Entropy-driven adaptive MOPSO for enhancing robust sliding mode control of nonlinear active suspensions under diverse road excitations
摘要
Modern active suspensions require controllers that can suppress vibration, satisfy hard physical constraints, and remain robust under nonlinear dynamics, road disturbances, and parameter uncertainties. Robust sliding mode control (SMC) is well suited to this task, but its performance strongly depends on the sliding-surface and switching parameters, whose tuning involves a conflicting trade-off between ride comfort and energy consumption. Although multi-objective particle swarm optimization (MOPSO) is a natural solver for this problem, standard variants often suffer from premature convergence because their search parameters are scheduled in an open-loop manner and cannot react to the real-time diversity state of the swarm. To address this tuning bottleneck, this paper proposes an entropy-driven adaptive MOPSO (EAMOPSO) for robust SMC co-design. The proposed method introduces a normalized disorder coefficient derived from Shannon entropy to quantify the swarm’s exploration-exploitation state and adaptively regulate the velocity-update parameters and Gaussian mutation process. A Lyapunov analysis proves the stability of the robust SMC under bounded uncertainties, and the computational complexity of EAMOPSO is analyzed.
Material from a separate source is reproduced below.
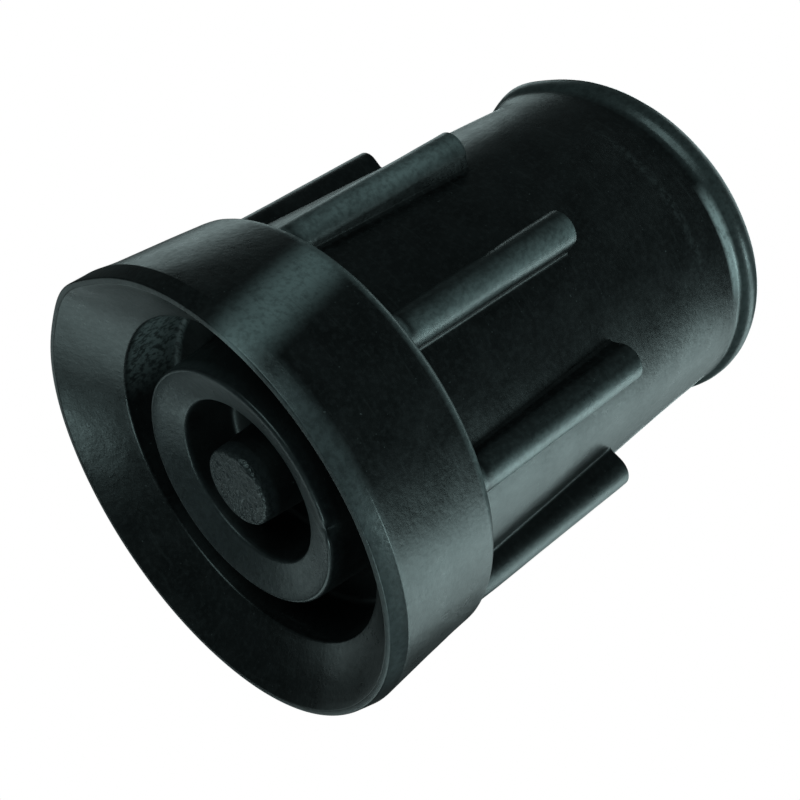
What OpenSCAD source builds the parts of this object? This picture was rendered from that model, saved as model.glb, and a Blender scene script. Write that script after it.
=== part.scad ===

The proposed framework is validated on a nonlinear quarter-car active suspension model under slope-step, impulsive bump, non-stationary random, and parameter-uncertainty scenarios. Compared with non-optimized SMC, EAMOPSO-SMC reduces the vehicle body acceleration index by 47.26% and 30.07% under bump and random excitations, respectively. Under bump excitation, it also reduces the ride-comfort index by 96.0% relative to a conventional PID controller. Additional case studies further show that the proposed method consistently outperforms representative baseline controllers and preserves feasible constraint satisfaction under parameter uncertainties. These results demonstrate that the proposed entropy-driven mechanism improves Pareto-front quality and provides a robust, energy-aware controller design for nonlinear active suspensions.